2. Halving Event: The day of the halving typically sees a minor price bump or even a sell-the-news event. The real move comes later.
3. Parabolic Phase (Post-Halving): About 6-12 months after the halving, Bitcoin enters a rapid bull run, often reaching new all-time highs. In 2012, it went from $12 to over $1,100. In 2016, from $650 to $20,000. In 2020, from $9,000 to $69,000.

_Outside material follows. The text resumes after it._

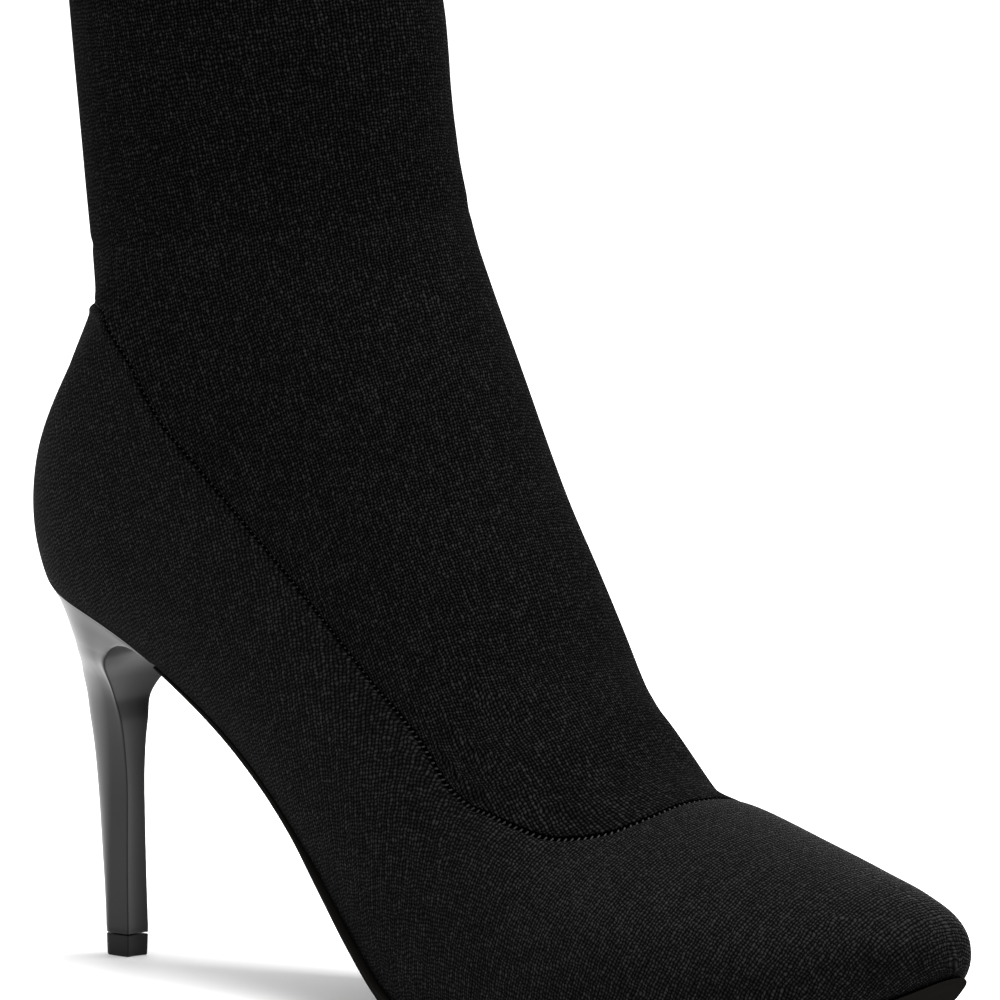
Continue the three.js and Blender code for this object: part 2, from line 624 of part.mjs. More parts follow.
// The heel: a stem of D section that flares into the seat, its front face hollow under the breast
function makeHeel(foot) {
  const seats = { [OUTER]: seatSide(foot, OUTER), [INNER]: seatSide(foot, INNER) };
  const top = (x) => soleLine(x) - FIT_GAP;
  const bottom = LIFT_HEIGHT + FIT_GAP;
  const sidePoint = (ring, share, side) => {
    const stem = stemSide(share, side);
    const seat = seats[side](share);
    const x = lerp(stem.x, seat.x, lerp(ring.front, ring.back, share ** HEEL_TURN));
    const y = lerp(stem.y, seat.y, ring.wide);
    const level = lerp(bottom, top(0), ring.level);
    return new THREE.Vector3(x, y, lerp(level, top(x), ring.follow));
  };
  const rings = HEEL_RINGS.map((ring) => {
    const points = [];
    for (let i = 0; i < HEEL_SIDE_STEPS; i += 1) {
      points.push(sidePoint(ring, i / HEEL_SIDE_STEPS, OUTER));
    }
    for (let i = HEEL_SIDE_STEPS; i > 0; i -= 1) {
      points.push(sidePoint(ring, i / HEEL_SIDE_STEPS, INNER));
    }
    const [far, near] = [sidePoint(ring, 0, INNER), sidePoint(ring, 0, OUTER)];
    for (let i = 0; i < HEEL_FRONT_STEPS; i += 1) {
      const share = i / HEEL_FRONT_STEPS;
      const point = far.clone().lerp(near, share);
      point.x -= BREAST_HOLLOW * (1 - ring.follow) * Math.abs(far.y - near.y) * Math.sin(Math.PI * share);
      points.push(point);
    }
    return points;
  });
  // The seat's top closes in smaller copies of its outline that lie on the sole line
  const seat = rings[rings.length - 1];
  const middle = new THREE.Vector3(BREAST_LINE / 2, 0, 0);
  for (const share of SEAT_FAN) {
    rings.push(seat.map((point) => {
      const inner = middle.clone().lerp(point, share);
      inner.z = top(inner.x);
      return inner;
    }));
  }
  return { geometry: stackSolid(rings), section: rings[0] };
}

// The top lift under the stem, a little smaller where it meets the floor
function makeLift(section) {
  const middle = section.reduce((sum, p) => sum.add(p), new THREE.Vector3()).divideScalar(section.length);
  const layer = (height, scale) => section.map((point) => {
    const moved = middle.clone().lerp(point, scale);
    moved.z = height;
    return moved;
  });
  return stackSolid([layer(0, LIFT_TAPER), layer(LIFT_HEIGHT, 1)]);
}

// Moves the boot so that the middle of its box stands over the origin, on the floor
function standOnOrigin(group) {
  const box = new THREE.Box3().setFromObject(group);
  const middle = box.getCenter(new THREE.Vector3());
  group.position.set(-middle.x, -middle.y, -box.min.z);
  group.updateMatrixWorld(true);
}

function build() {
  const group = new THREE.Group();
  const add = (name, geometry, color, roughness) => {
    const mesh = new THREE.Mesh(geometry, new THREE.MeshStandardMaterial({ color, roughness, metalness: 0 }));
    mesh.name = name;
    group.add(mesh);
  };
  const upper = makeUpper();
  const heel = makeHeel(upper.foot);
  add('upper', upper.geometry, 0x17171a, 0.9);
  add('shaft', makeShaft(), 0x121215, 0.92);
  add('outsole', makeOutsole(upper.foot), 0x101010, 0.5);
  add('insole', makeInsole(upper.inner), 0x1c1c1e, 0.8);
  add('heel', heel.geometry, 0x1a1a1c, 0.15);
  add('heel_tip', makeLift(heel.section), 0x0c0c0c, 0.55);
  standOnOrigin(group);
  return group;
}

export default build();
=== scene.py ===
"""Knit sock boot on a slim lacquered stiletto heel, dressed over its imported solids.

The boot's own frame, in millimetres, has x from the back of the heel seat to the toe, y to the inner side
of the foot and z up from the floor. Every formula works in it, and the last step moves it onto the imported
solids and turns it into metres.
"""

import logging
from dataclasses import dataclass, field
from enum import Enum
from functools import reduce

import bpy
import numpy as np
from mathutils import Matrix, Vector

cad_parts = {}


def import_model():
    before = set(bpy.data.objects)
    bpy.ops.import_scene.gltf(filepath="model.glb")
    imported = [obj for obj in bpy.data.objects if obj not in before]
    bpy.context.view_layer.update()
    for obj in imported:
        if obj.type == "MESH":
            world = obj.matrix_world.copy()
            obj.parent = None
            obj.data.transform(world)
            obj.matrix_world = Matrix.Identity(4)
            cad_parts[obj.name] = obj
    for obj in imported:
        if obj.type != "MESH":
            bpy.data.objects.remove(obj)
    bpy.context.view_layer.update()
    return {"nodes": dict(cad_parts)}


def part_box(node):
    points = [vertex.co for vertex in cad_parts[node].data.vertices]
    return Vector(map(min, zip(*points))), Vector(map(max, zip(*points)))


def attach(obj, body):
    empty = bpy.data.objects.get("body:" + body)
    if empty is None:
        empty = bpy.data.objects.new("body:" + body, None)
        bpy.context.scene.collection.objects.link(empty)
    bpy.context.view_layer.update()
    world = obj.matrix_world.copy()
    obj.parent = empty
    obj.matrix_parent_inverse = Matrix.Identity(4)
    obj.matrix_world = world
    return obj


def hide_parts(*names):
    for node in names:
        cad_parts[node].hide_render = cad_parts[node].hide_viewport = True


LOG = logging.getLogger("boot")
METRES = 0.001
OUTER = -1.0
INNER = 1.0
TINY = 1e-9
Socket = bpy.types.NodeSocket


class Slot(Enum):
    """Material slots."""

    UPPER = "upper_knit"
    SHAFT = "shaft_knit"
    OUTSOLE = "outsole"
    INSOLE = "insole"
    HEEL = "heel_lacquer"
    TIP = "heel_tip"


def mix(low: np.ndarray, high: np.ndarray, share: np.ndarray) -> np.ndarray:
    """Straight blend from low to high: low plus share times their difference."""
    return low + (high - low) * share


def ramp(value: np.ndarray, start: float, end: float) -> np.ndarray:
    """Smooth step: t squared times three less twice t, for t from 0 at start to 1 at end."""
    share = np.clip((value - start) / (end - start), 0.0, 1.0)
    return share * share * (3.0 - 2.0 * share)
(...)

4. Peak and Correction: After the parabolic peak, a deep bear market follows, usually lasting 1-2 years before the next cycle begins.
The Strategy
For beginner to intermediate traders, the simplest approach is to buy during the accumulation phase (the year before the halving) and sell during the parabolic phase (when euphoria peaks). Use a dollar-cost averaging (DCA) strategy to avoid timing the bottom perfectly. For example, buy a fixed amount of Bitcoin every week for 12 months leading up to the halving. Then, set a target to take profits in stages once the price breaks its previous all-time high and rallies 50-100% beyond it. You can also use on-chain metrics like the Stock-to-Flow model or the Puell Multiple to confirm when the cycle is overheated.
Risk Management
No strategy is perfect. While historical cycles have been reliable, past performance doesn’t guarantee future results. External factors like regulatory changes, macroeconomic shifts, or technological threats can break the pattern. To manage risk:
- Never invest more than you can afford to lose. Crypto is volatile.
- Set stop-losses on your positions, especially if you’re trading the parabolic phase.
- Take profits in increments. Don’t try to catch the exact top. Sell 25% at the first new ATH, another 25% at a 50% gain from that, and so on.
- Stay diversified. Bitcoin should be part of a larger portfolio, not your only asset.
Conclusion
The Bitcoin halving cycle is one of the most powerful and predictable patterns in all of finance. By understanding the historical phases—accumulation, halving, parabolic rally, and correction—you can position yourself to ride the next wave with confidence. Remember, patience and discipline are your greatest tools. The next halving is already behind us (2024), so the next parabolic phase may be just around the corner. Stay focused, manage your risk, and let history be your guide. Happy trading!